→ DATA
● ● ●

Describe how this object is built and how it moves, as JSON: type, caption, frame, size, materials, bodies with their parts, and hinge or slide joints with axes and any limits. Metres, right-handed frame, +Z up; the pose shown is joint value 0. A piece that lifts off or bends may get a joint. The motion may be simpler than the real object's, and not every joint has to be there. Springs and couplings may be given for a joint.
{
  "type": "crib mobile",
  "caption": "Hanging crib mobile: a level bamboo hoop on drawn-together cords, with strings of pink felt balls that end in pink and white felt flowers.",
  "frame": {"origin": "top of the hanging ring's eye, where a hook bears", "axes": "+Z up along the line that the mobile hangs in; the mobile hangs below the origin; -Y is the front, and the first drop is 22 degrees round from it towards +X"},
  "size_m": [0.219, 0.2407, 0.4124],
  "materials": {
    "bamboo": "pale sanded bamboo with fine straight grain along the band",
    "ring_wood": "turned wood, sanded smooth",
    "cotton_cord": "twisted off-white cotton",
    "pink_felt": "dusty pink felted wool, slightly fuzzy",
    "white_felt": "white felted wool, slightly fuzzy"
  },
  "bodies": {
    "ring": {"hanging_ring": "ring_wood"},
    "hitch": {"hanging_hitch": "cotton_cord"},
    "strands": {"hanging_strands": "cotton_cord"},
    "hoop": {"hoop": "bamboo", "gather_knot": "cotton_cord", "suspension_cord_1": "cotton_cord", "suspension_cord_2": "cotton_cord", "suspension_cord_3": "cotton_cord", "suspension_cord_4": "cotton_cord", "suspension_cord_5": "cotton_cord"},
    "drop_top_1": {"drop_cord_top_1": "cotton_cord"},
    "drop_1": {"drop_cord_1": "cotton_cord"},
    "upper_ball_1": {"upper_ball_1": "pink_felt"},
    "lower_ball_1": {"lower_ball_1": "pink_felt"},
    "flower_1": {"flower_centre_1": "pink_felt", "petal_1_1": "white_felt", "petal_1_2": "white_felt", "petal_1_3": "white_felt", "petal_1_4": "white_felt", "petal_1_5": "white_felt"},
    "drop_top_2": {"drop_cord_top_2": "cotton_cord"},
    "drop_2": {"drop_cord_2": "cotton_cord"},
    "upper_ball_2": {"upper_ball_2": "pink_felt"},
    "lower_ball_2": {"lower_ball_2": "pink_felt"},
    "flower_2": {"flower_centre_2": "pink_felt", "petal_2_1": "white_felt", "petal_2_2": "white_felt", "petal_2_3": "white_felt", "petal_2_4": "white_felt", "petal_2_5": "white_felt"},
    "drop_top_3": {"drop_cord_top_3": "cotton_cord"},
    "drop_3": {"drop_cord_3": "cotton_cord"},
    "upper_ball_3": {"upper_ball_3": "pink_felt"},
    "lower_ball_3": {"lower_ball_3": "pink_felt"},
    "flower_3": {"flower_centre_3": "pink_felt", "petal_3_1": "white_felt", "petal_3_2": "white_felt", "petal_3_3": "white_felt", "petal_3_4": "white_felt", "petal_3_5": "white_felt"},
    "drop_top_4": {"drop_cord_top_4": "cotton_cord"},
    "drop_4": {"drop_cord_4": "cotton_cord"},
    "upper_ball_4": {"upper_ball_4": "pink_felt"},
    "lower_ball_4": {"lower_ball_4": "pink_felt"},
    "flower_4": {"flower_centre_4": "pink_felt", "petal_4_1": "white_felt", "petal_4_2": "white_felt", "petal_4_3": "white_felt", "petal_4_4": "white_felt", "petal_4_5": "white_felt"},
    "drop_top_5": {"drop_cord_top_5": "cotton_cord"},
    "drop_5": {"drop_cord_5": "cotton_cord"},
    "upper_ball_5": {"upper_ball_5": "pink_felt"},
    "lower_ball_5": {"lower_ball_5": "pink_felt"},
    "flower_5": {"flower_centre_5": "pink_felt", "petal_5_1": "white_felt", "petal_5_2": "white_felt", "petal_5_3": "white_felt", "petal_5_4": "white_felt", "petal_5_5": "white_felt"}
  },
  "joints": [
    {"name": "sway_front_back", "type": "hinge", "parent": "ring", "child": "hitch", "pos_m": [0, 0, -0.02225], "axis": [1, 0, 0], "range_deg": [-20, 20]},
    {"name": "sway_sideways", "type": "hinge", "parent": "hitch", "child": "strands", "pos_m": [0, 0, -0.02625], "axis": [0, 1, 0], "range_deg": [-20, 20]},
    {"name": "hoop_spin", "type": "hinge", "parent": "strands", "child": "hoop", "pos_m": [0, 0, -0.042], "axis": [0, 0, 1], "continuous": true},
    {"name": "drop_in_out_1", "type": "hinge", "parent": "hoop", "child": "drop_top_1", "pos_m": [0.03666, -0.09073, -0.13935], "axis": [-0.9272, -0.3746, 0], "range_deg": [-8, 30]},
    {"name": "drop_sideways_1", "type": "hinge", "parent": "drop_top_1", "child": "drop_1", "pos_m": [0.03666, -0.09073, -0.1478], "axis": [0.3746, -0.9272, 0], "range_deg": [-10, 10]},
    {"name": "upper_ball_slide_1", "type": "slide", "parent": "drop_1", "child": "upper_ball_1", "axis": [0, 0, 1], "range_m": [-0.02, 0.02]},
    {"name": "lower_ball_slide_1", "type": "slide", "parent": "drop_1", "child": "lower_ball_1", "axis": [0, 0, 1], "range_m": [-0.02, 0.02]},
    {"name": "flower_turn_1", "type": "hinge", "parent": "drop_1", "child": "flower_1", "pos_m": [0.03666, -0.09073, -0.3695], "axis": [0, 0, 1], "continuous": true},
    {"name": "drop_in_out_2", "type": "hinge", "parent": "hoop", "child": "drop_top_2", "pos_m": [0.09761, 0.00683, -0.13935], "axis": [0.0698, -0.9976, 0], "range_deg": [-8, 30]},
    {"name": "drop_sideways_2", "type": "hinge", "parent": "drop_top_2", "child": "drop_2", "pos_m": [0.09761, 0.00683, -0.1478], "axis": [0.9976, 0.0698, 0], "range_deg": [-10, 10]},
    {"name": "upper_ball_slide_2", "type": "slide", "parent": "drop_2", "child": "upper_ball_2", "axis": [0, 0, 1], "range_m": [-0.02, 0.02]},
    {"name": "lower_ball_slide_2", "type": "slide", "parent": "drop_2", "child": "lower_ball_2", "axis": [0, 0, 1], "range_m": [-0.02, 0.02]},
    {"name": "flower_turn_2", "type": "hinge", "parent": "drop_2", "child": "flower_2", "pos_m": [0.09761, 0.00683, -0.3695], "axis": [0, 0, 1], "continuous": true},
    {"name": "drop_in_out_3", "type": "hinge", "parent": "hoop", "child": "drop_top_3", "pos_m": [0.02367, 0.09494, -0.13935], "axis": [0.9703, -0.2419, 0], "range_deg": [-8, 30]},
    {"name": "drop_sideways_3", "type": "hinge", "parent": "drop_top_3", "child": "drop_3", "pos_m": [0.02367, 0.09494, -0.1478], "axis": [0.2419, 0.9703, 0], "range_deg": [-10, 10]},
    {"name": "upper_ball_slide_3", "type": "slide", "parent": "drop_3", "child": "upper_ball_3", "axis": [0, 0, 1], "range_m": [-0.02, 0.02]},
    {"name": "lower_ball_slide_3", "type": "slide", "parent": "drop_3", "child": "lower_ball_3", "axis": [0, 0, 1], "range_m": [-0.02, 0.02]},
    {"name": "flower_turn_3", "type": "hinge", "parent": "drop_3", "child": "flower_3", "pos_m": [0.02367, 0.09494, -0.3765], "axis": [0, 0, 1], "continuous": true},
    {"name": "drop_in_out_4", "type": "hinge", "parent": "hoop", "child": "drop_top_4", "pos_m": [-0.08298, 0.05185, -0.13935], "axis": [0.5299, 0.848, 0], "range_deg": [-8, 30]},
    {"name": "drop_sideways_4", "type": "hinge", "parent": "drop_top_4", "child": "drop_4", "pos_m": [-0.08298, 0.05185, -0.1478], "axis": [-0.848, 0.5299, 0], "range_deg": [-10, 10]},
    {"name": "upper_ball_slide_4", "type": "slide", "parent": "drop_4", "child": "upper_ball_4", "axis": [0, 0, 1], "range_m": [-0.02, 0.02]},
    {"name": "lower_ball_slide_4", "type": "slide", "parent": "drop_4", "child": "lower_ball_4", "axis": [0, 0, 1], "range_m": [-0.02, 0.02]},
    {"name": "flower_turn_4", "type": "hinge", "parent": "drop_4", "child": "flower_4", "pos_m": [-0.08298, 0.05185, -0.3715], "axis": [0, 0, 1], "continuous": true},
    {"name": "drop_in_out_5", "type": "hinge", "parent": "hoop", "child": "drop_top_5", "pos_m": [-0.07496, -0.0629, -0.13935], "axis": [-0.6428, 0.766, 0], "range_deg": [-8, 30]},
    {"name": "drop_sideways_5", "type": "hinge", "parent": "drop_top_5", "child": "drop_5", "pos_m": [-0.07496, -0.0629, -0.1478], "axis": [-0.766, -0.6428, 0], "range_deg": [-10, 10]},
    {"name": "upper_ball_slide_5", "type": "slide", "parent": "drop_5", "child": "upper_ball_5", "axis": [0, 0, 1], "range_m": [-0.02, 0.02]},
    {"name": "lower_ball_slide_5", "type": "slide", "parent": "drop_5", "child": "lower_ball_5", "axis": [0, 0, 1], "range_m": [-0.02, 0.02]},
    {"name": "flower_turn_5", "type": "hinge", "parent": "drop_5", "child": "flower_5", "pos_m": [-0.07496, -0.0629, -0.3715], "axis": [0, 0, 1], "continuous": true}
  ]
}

● ● ●

→ PROBLEM
Counting only lines of the data above that hold "caption", report the total and nothing else.

→ FINAL RESULT
2